▸ **Given instruction**
Write each line out exactly, leaving none out.

▸ **Material provided**
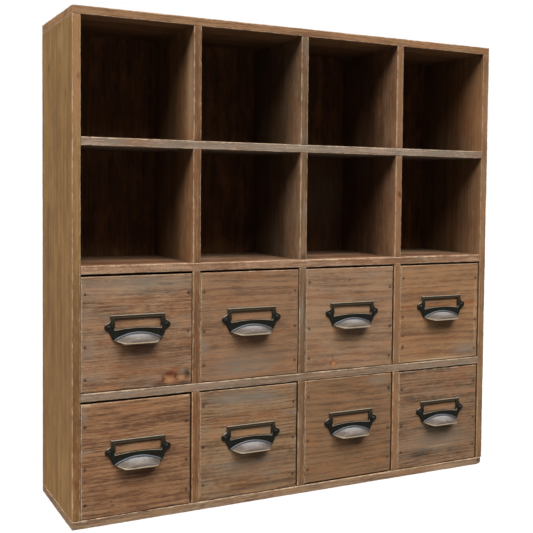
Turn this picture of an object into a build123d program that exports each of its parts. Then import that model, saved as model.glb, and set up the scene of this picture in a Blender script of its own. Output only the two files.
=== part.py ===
from build123d import *
import math
import os

# Desktop drawer organizer: a nailed and cross-lapped grid of four by four cells in old pine,
# open in the two upper rows, with a small drawer in each cell of the two lower rows. Each
# drawer has a cast cup pull with a label frame.
# Millimetres. +X is right, +Y is back, +Z is up, and the front is at -Y. The origin is the
# middle of the bottom board's underside.

# Case
CASE_WIDTH = 600.0
CASE_HEIGHT = 606.0
CASE_DEPTH = 157.0
BOARD = 10.0
COLUMNS = 4
ROWS = 4
OPEN_ROWS = 2
ARRIS = 0.6
WORN_CORNER = 3.5

# Back panel, held in grooves
PANEL_THICK = 4.0
PANEL_INSET = 6.0
GROOVE_DEPTH = 5.0
PANEL_PLAY = 0.5

# Shelf housings in the sides, stopped short of the front
HOUSING_DEPTH = 3.0
HOUSING_STOP = 12.0

# Square cut nails through the top and bottom boards
NAIL_SIZE = 2.0
NAIL_LENGTH = 28.0
NAIL_INSET = 30.0
NAIL_SUNK = 0.4

# Drawer box
GAP_LEFT = 0.5
GAP_RIGHT = 2.5
GAP_TOP = 2.0
FRONT_LIFT = 0.8
FRONT_THICK = 10.0
SIDE_THICK = 9.0
SIDE_DROP = 5.0
BACK_THICK = 9.0
BACK_DROP = 4.0
REAR_ROOM = 5.0
RUNNING_GAP = 0.1
FLOOR_THICK = 3.0
FLOOR_LIFT = 6.0
FLOOR_TONGUE = 4.0

# Square cut pins through the drawer front into the sides
PIN_SIZE = 1.6
PIN_LENGTH = 26.0
PIN_INSET = 4.6
PIN_SUNK = 0.3
HOLE_PLAY = 0.05

# Cup pull: the plate with its label window
PULL_DROP = 46.5
PULL_SHIFT = 1.0
PLATE_THICK = 2.0
PLATE_WIDTH = 67.0
TOP_RAIL = 4.2
SIDE_RAIL = 5.25
CUP_RAIL = 3.7
WINDOW_HEIGHT = 13.2
WINDOW_ARCH = 2.2
BEAD_WIDTH = 1.3
BEAD_HEIGHT = 0.7
POCKET_DEPTH = 0.8
POCKET_LAP = 2.2
EAR_RADIUS = 4.9
EAR_DROP = 13.8
EAR_COVE = 3.0
EAR_REACH = 2.1

# Cup pull: the cup. Its wall is thicker at the two tips, by TIP_WALLS times.
CUP_INSET = 5.5
CUP_RISE = 7.6
CUP_DEPTH = 16.5
CUP_WALL = 1.5
TIP_WALLS = 1.5
CUP_RINGS = 5
CUP_FACETS = 12
LIP_DROP = 2.5
COLLAR_MARGIN = 2.0
COLLAR_CROWN = 2.3
COLLAR_HEIGHT = 1.1

# Screws of the pull
SCREW_HEAD = 5.2
SCREW_HEAD_TAPER = 25.0
SCREW_HEAD_HEIGHT = 1.5
SCREW_DIAMETER = 2.2
SCREW_LENGTH = 9.0

# Heights of the three pins at the left and right edge of each drawer front, from the first
# drawer along, as shares of the front's height from its top. They were driven by eye, so no
# two drawers match.
PIN_ROWS = [
    ((0.15, 0.61, 0.89), (0.17, 0.52, 0.90)),
    ((0.18, 0.54, 0.85), (0.20, 0.54, 0.87)),
    ((0.13, 0.58, 0.87), (0.21, 0.61, 0.91)),
    ((0.13, 0.53, 0.84), (0.15, 0.60, 0.91)),
    ((0.20, 0.57, 0.88), (0.24, 0.59, 0.87)),
    ((0.13, 0.51, 0.86), (0.18, 0.52, 0.88)),
    ((0.16, 0.59, 0.87), (0.15, 0.56, 0.86)),
    ((0.18, 0.56, 0.83), (0.17, 0.56, 0.85)),
]

CELL_WIDTH = (CASE_WIDTH - (COLUMNS + 1) * BOARD) / COLUMNS
CELL_HEIGHT = (CASE_HEIGHT - (ROWS + 1) * BOARD) / ROWS
INNER_WIDTH = CASE_WIDTH - 2 * BOARD
FRONT_FACE = -CASE_DEPTH / 2
REAR_FACE = CASE_DEPTH / 2
PANEL_FRONT = REAR_FACE - PANEL_INSET - PANEL_THICK
CELL_DEPTH = PANEL_FRONT - FRONT_FACE
LAP_LINE = FRONT_FACE + CELL_DEPTH / 2
WINDOW_WIDTH = PLATE_WIDTH - 2 * SIDE_RAIL
SCREW_SPAN = PLATE_WIDTH + 2 * EAR_REACH
CUP_WIDTH = PLATE_WIDTH - 2 * CUP_INSET
COLLAR_WIDTH = CUP_WIDTH + 2 * COLLAR_MARGIN
COLLAR_RISE = CUP_RISE + COLLAR_CROWN
CUP_DROP = TOP_RAIL + WINDOW_HEIGHT + CUP_RAIL + COLLAR_RISE


def block(x0, x1, y0, y1, z0, z1):
    """A box between two corners."""
    return Pos(x0, y0, z0) * Box(x1 - x0, y1 - y0, z1 - z0, align=(Align.MIN, Align.MIN, Align.MIN))


def spike(x, y, z, direction, size, length):
    """A square nail shank that starts at a point and runs along one axis."""
    plane = Plane(origin=(x, y, z), z_dir=direction)
    return plane * Box(size, size, length, align=(Align.CENTER, Align.CENTER, Align.MIN))


def shank(x, y, z, direction, diameter, length):
    """A screw shank without its thread, drawn six-sided."""
    plane = Plane(origin=(x, y, z), z_dir=direction)
    return plane * extrude(RegularPolygon(diameter / 2, 6), length)


def cell_left(column):
    """The left wall of a column of cells."""
    return -CASE_WIDTH / 2 + BOARD + column * (CELL_WIDTH + BOARD)


def cell_floor(row):
    """The floor of a row of cells, with row 0 at the top."""
    return CASE_HEIGHT - (row + 1) * (CELL_HEIGHT + BOARD)


def divider_lefts():
    """The left face of each upright divider."""
    return [cell_left(column) - BOARD for column in range(1, COLUMNS)]


def nail_places():
    """The middle of each upright board and the two depths at which it is nailed."""
    uprights = [-CASE_WIDTH / 2] + divider_lefts() + [CASE_WIDTH / 2 - BOARD]
    depths = (FRONT_FACE + NAIL_INSET, PANEL_FRONT - NAIL_INSET)
    return [(left + BOARD / 2, depth) for left in uprights for depth in depths]


def nails(play, sunk):
    """The case nails, or with some play and nothing sunk the holes that they fill."""
    size = NAIL_SIZE + 2 * play
    pieces = []
    for x, y in nail_places():
        pieces.append(spike(x, y, CASE_HEIGHT - sunk, (0, 0, -1), size, NAIL_LENGTH - sunk))
        pieces.append(spike(x, y, sunk, (0, 0, 1), size, NAIL_LENGTH - sunk))
    return pieces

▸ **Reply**
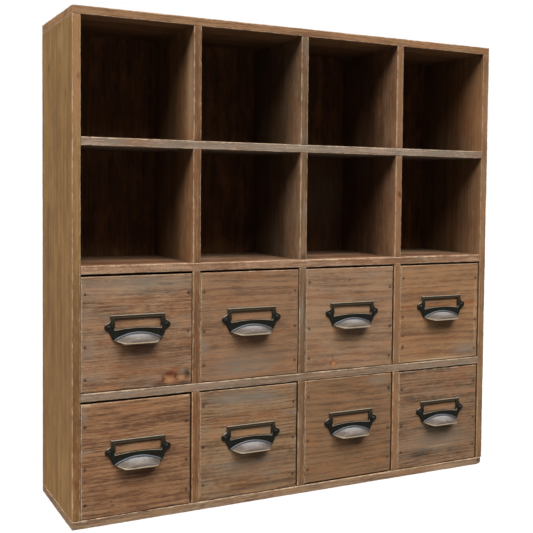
Turn this picture of an object into a build123d program that exports each of its parts. Then import that model, saved as model.glb, and set up the scene of this picture in a Blender script of its own. Output only the two files.
=== part.py ===
from build123d import *
import math
import os

# Desktop drawer organizer: a nailed and cross-lapped grid of four by four cells in old pine,
# open in the two upper rows, with a small drawer in each cell of the two lower rows. Each
# drawer has a cast cup pull with a label frame.
# Millimetres. +X is right, +Y is back, +Z is up, and the front is at -Y. The origin is the
# middle of the bottom board's underside.

# Case
CASE_WIDTH = 600.0
CASE_HEIGHT = 606.0
CASE_DEPTH = 157.0
BOARD = 10.0
COLUMNS = 4
ROWS = 4
OPEN_ROWS = 2
ARRIS = 0.6
WORN_CORNER = 3.5

# Back panel, held in grooves
PANEL_THICK = 4.0
PANEL_INSET = 6.0
GROOVE_DEPTH = 5.0
PANEL_PLAY = 0.5

# Shelf housings in the sides, stopped short of the front
HOUSING_DEPTH = 3.0
HOUSING_STOP = 12.0

# Square cut nails through the top and bottom boards
NAIL_SIZE = 2.0
NAIL_LENGTH = 28.0
NAIL_INSET = 30.0
NAIL_SUNK = 0.4

# Drawer box
GAP_LEFT = 0.5
GAP_RIGHT = 2.5
GAP_TOP = 2.0
FRONT_LIFT = 0.8
FRONT_THICK = 10.0
SIDE_THICK = 9.0
SIDE_DROP = 5.0
BACK_THICK = 9.0
BACK_DROP = 4.0
REAR_ROOM = 5.0
RUNNING_GAP = 0.1
FLOOR_THICK = 3.0
FLOOR_LIFT = 6.0
FLOOR_TONGUE = 4.0

# Square cut pins through the drawer front into the sides
PIN_SIZE = 1.6
PIN_LENGTH = 26.0
PIN_INSET = 4.6
PIN_SUNK = 0.3
HOLE_PLAY = 0.05

# Cup pull: the plate with its label window
PULL_DROP = 46.5
PULL_SHIFT = 1.0
PLATE_THICK = 2.0
PLATE_WIDTH = 67.0
TOP_RAIL = 4.2
SIDE_RAIL = 5.25
CUP_RAIL = 3.7
WINDOW_HEIGHT = 13.2
WINDOW_ARCH = 2.2
BEAD_WIDTH = 1.3
BEAD_HEIGHT = 0.7
POCKET_DEPTH = 0.8
POCKET_LAP = 2.2
EAR_RADIUS = 4.9
EAR_DROP = 13.8
EAR_COVE = 3.0
EAR_REACH = 2.1

# Cup pull: the cup. Its wall is thicker at the two tips, by TIP_WALLS times.
CUP_INSET = 5.5
CUP_RISE = 7.6
CUP_DEPTH = 16.5
CUP_WALL = 1.5
TIP_WALLS = 1.5
CUP_RINGS = 5
CUP_FACETS = 12
LIP_DROP = 2.5
COLLAR_MARGIN = 2.0
COLLAR_CROWN = 2.3
COLLAR_HEIGHT = 1.1

# Screws of the pull
SCREW_HEAD = 5.2
SCREW_HEAD_TAPER = 25.0
SCREW_HEAD_HEIGHT = 1.5
SCREW_DIAMETER = 2.2
SCREW_LENGTH = 9.0

# Heights of the three pins at the left and right edge of each drawer front, from the first
# drawer along, as shares of the front's height from its top. They were driven by eye, so no
# two drawers match.
PIN_ROWS = [
    ((0.15, 0.61, 0.89), (0.17, 0.52, 0.90)),
    ((0.18, 0.54, 0.85), (0.20, 0.54, 0.87)),
    ((0.13, 0.58, 0.87), (0.21, 0.61, 0.91)),
    ((0.13, 0.53, 0.84), (0.15, 0.60, 0.91)),
    ((0.20, 0.57, 0.88), (0.24, 0.59, 0.87)),
    ((0.13, 0.51, 0.86), (0.18, 0.52, 0.88)),
    ((0.16, 0.59, 0.87), (0.15, 0.56, 0.86)),
    ((0.18, 0.56, 0.83), (0.17, 0.56, 0.85)),
]

CELL_WIDTH = (CASE_WIDTH - (COLUMNS + 1) * BOARD) / COLUMNS
CELL_HEIGHT = (CASE_HEIGHT - (ROWS + 1) * BOARD) / ROWS
INNER_WIDTH = CASE_WIDTH - 2 * BOARD
FRONT_FACE = -CASE_DEPTH / 2
REAR_FACE = CASE_DEPTH / 2
PANEL_FRONT = REAR_FACE - PANEL_INSET - PANEL_THICK
CELL_DEPTH = PANEL_FRONT - FRONT_FACE
LAP_LINE = FRONT_FACE + CELL_DEPTH / 2
WINDOW_WIDTH = PLATE_WIDTH - 2 * SIDE_RAIL
SCREW_SPAN = PLATE_WIDTH + 2 * EAR_REACH
CUP_WIDTH = PLATE_WIDTH - 2 * CUP_INSET
COLLAR_WIDTH = CUP_WIDTH + 2 * COLLAR_MARGIN
COLLAR_RISE = CUP_RISE + COLLAR_CROWN
CUP_DROP = TOP_RAIL + WINDOW_HEIGHT + CUP_RAIL + COLLAR_RISE


def block(x0, x1, y0, y1, z0, z1):
    """A box between two corners."""
    return Pos(x0, y0, z0) * Box(x1 - x0, y1 - y0, z1 - z0, align=(Align.MIN, Align.MIN, Align.MIN))


def spike(x, y, z, direction, size, length):
    """A square nail shank that starts at a point and runs along one axis."""
    plane = Plane(origin=(x, y, z), z_dir=direction)
    return plane * Box(size, size, length, align=(Align.CENTER, Align.CENTER, Align.MIN))


def shank(x, y, z, direction, diameter, length):
    """A screw shank without its thread, drawn six-sided."""
    plane = Plane(origin=(x, y, z), z_dir=direction)
    return plane * extrude(RegularPolygon(diameter / 2, 6), length)


def cell_left(column):
    """The left wall of a column of cells."""
    return -CASE_WIDTH / 2 + BOARD + column * (CELL_WIDTH + BOARD)


def cell_floor(row):
    """The floor of a row of cells, with row 0 at the top."""
    return CASE_HEIGHT - (row + 1) * (CELL_HEIGHT + BOARD)


def divider_lefts():
    """The left face of each upright divider."""
    return [cell_left(column) - BOARD for column in range(1, COLUMNS)]


def nail_places():
    """The middle of each upright board and the two depths at which it is nailed."""
    uprights = [-CASE_WIDTH / 2] + divider_lefts() + [CASE_WIDTH / 2 - BOARD]
    depths = (FRONT_FACE + NAIL_INSET, PANEL_FRONT - NAIL_INSET)
    return [(left + BOARD / 2, depth) for left in uprights for depth in depths]


def nails(play, sunk):
    """The case nails, or with some play and nothing sunk the holes that they fill."""
    size = NAIL_SIZE + 2 * play
    pieces = []
    for x, y in nail_places():
        pieces.append(spike(x, y, CASE_HEIGHT - sunk, (0, 0, -1), size, NAIL_LENGTH - sunk))
        pieces.append(spike(x, y, sunk, (0, 0, 1), size, NAIL_LENGTH - sunk))
    return pieces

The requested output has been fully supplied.